» **Challenge**
Repeat each line exactly as it is written.

» **Information supplied**
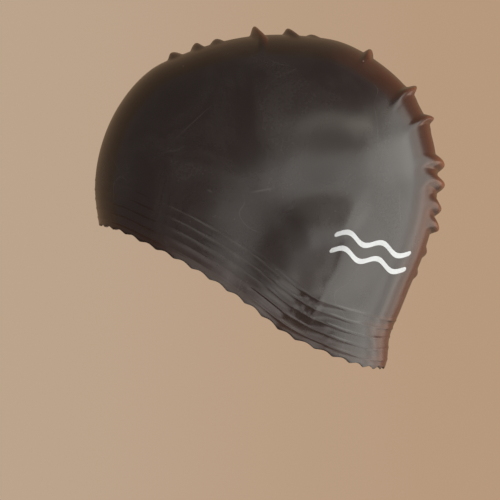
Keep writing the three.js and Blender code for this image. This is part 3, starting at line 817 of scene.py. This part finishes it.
# Soft boxes stand round the cap: a tall window and the wall that it lights at the cap's back, a dimmer wall
# beside the camera with a brighter stripe along its top, a cream ceiling and low bounces. Where they overlap,
# their light adds up. Places and sizes are angles seen from the cap, in degrees.
CAP_MIDDLE = Vector((0, 0, -0.1))
SOFTBOX_DISTANCE = 2.0
DAYLIGHT = (1.0, 1.0, 0.94)
WARM_WALL = (1.0, 0.95, 0.9)
CREAM_CEILING = (1.0, 0.94, 0.82)
SOFTBOXES = (
    {"name": "back_wall", "azimuth": 88, "elevation": -8, "width": 76, "height": 86, "radiance": 1.45,
     "colour": DAYLIGHT},
    {"name": "window", "azimuth": 82, "elevation": -10, "width": 44, "height": 74, "radiance": 1.1,
     "colour": DAYLIGHT},
    {"name": "window_top", "azimuth": 76, "elevation": 15, "width": 56, "height": 20, "radiance": 1.05,
     "colour": DAYLIGHT},
    {"name": "window_edge", "azimuth": 134, "elevation": -26, "width": 26, "height": 52, "radiance": 0.85,
     "colour": (1.0, 0.8, 0.68)},
    {"name": "side_middle", "azimuth": 40, "elevation": -16, "width": 38, "height": 68, "radiance": 0.55,
     "colour": DAYLIGHT},
    {"name": "side_wall", "azimuth": 4, "elevation": -24, "width": 62, "height": 54, "radiance": 1.1,
     "colour": WARM_WALL},
    {"name": "side_stripe", "azimuth": 23, "elevation": 13, "width": 58, "height": 21, "radiance": 1.6,
     "colour": DAYLIGHT},
    {"name": "front_stripe", "azimuth": -9, "elevation": 8, "width": 26, "height": 14, "radiance": 0.6,
     "colour": WARM_WALL},
    {"name": "high_fill", "azimuth": 30, "elevation": 31, "width": 60, "height": 26, "radiance": 0.6,
     "colour": CREAM_CEILING},
    {"name": "high_strip", "azimuth": 31, "elevation": 41.5, "width": 50, "height": 9, "radiance": 1.2,
     "colour": CREAM_CEILING},
    {"name": "high_back", "azimuth": 72, "elevation": 40, "width": 56, "height": 13, "radiance": 1.1,
     "colour": CREAM_CEILING},
    {"name": "low_front", "azimuth": -36, "elevation": -38, "width": 44, "height": 44, "radiance": 1.2,
     "colour": WARM_WALL},
    {"name": "low_back", "azimuth": 95, "elevation": -64, "width": 90, "height": 30, "radiance": 0.9,
     "colour": WARM_WALL},
)
for box in SOFTBOXES:
    turn, rise = math.radians(box["azimuth"]), math.radians(box["elevation"])
    out = Vector((math.cos(rise) * math.cos(turn), math.cos(rise) * math.sin(turn), math.sin(rise)))
    light = bpy.data.lights.new(box["name"], "AREA")
    light.shape = "RECTANGLE"
    light.size = 2 * SOFTBOX_DISTANCE * math.tan(math.radians(box["width"]) / 2)
    light.size_y = 2 * SOFTBOX_DISTANCE * math.tan(math.radians(box["height"]) / 2)
    light.energy = box["radiance"] * math.pi * light.size * light.size_y
    light.color = box["colour"]
    lamp = bpy.data.objects.new(box["name"], light)
    bpy.context.scene.collection.objects.link(lamp)
    lamp.location = CAP_MIDDLE + out * SOFTBOX_DISTANCE
    lamp.rotation_mode = "QUATERNION"
    lamp.rotation_quaternion = out.to_track_quat("Z", "Y")
    lamp.visible_camera = False

bpy.context.scene.view_settings.view_transform = "Standard"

» **Answer**
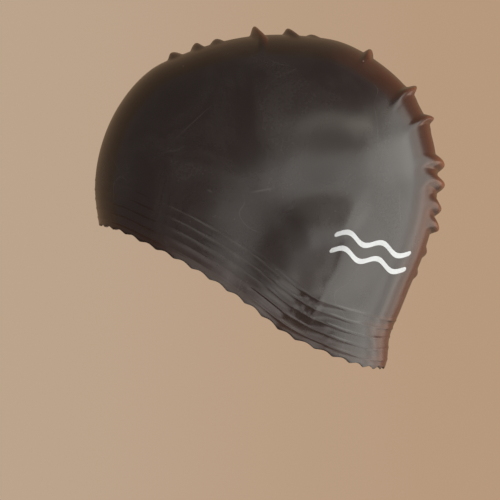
Keep writing the three.js and Blender code for this image. This is part 3, starting at line 817 of scene.py. This part finishes it.
# Soft boxes stand round the cap: a tall window and the wall that it lights at the cap's back, a dimmer wall
# beside the camera with a brighter stripe along its top, a cream ceiling and low bounces. Where they overlap,
# their light adds up. Places and sizes are angles seen from the cap, in degrees.
CAP_MIDDLE = Vector((0, 0, -0.1))
SOFTBOX_DISTANCE = 2.0
DAYLIGHT = (1.0, 1.0, 0.94)
WARM_WALL = (1.0, 0.95, 0.9)
CREAM_CEILING = (1.0, 0.94, 0.82)
SOFTBOXES = (
    {"name": "back_wall", "azimuth": 88, "elevation": -8, "width": 76, "height": 86, "radiance": 1.45,
     "colour": DAYLIGHT},
    {"name": "window", "azimuth": 82, "elevation": -10, "width": 44, "height": 74, "radiance": 1.1,
     "colour": DAYLIGHT},
    {"name": "window_top", "azimuth": 76, "elevation": 15, "width": 56, "height": 20, "radiance": 1.05,
     "colour": DAYLIGHT},
    {"name": "window_edge", "azimuth": 134, "elevation": -26, "width": 26, "height": 52, "radiance": 0.85,
     "colour": (1.0, 0.8, 0.68)},
    {"name": "side_middle", "azimuth": 40, "elevation": -16, "width": 38, "height": 68, "radiance": 0.55,
     "colour": DAYLIGHT},
    {"name": "side_wall", "azimuth": 4, "elevation": -24, "width": 62, "height": 54, "radiance": 1.1,
     "colour": WARM_WALL},
    {"name": "side_stripe", "azimuth": 23, "elevation": 13, "width": 58, "height": 21, "radiance": 1.6,
     "colour": DAYLIGHT},
    {"name": "front_stripe", "azimuth": -9, "elevation": 8, "width": 26, "height": 14, "radiance": 0.6,
     "colour": WARM_WALL},
    {"name": "high_fill", "azimuth": 30, "elevation": 31, "width": 60, "height": 26, "radiance": 0.6,
     "colour": CREAM_CEILING},
    {"name": "high_strip", "azimuth": 31, "elevation": 41.5, "width": 50, "height": 9, "radiance": 1.2,
     "colour": CREAM_CEILING},
    {"name": "high_back", "azimuth": 72, "elevation": 40, "width": 56, "height": 13, "radiance": 1.1,
     "colour": CREAM_CEILING},
    {"name": "low_front", "azimuth": -36, "elevation": -38, "width": 44, "height": 44, "radiance": 1.2,
     "colour": WARM_WALL},
    {"name": "low_back", "azimuth": 95, "elevation": -64, "width": 90, "height": 30, "radiance": 0.9,
     "colour": WARM_WALL},
)
for box in SOFTBOXES:
    turn, rise = math.radians(box["azimuth"]), math.radians(box["elevation"])
    out = Vector((math.cos(rise) * math.cos(turn), math.cos(rise) * math.sin(turn), math.sin(rise)))
    light = bpy.data.lights.new(box["name"], "AREA")
    light.shape = "RECTANGLE"
    light.size = 2 * SOFTBOX_DISTANCE * math.tan(math.radians(box["width"]) / 2)
    light.size_y = 2 * SOFTBOX_DISTANCE * math.tan(math.radians(box["height"]) / 2)
    light.energy = box["radiance"] * math.pi * light.size * light.size_y
    light.color = box["colour"]
    lamp = bpy.data.objects.new(box["name"], light)
    bpy.context.scene.collection.objects.link(lamp)
    lamp.location = CAP_MIDDLE + out * SOFTBOX_DISTANCE
    lamp.rotation_mode = "QUATERNION"
    lamp.rotation_quaternion = out.to_track_quat("Z", "Y")
    lamp.visible_camera = False

bpy.context.scene.view_settings.view_transform = "Standard"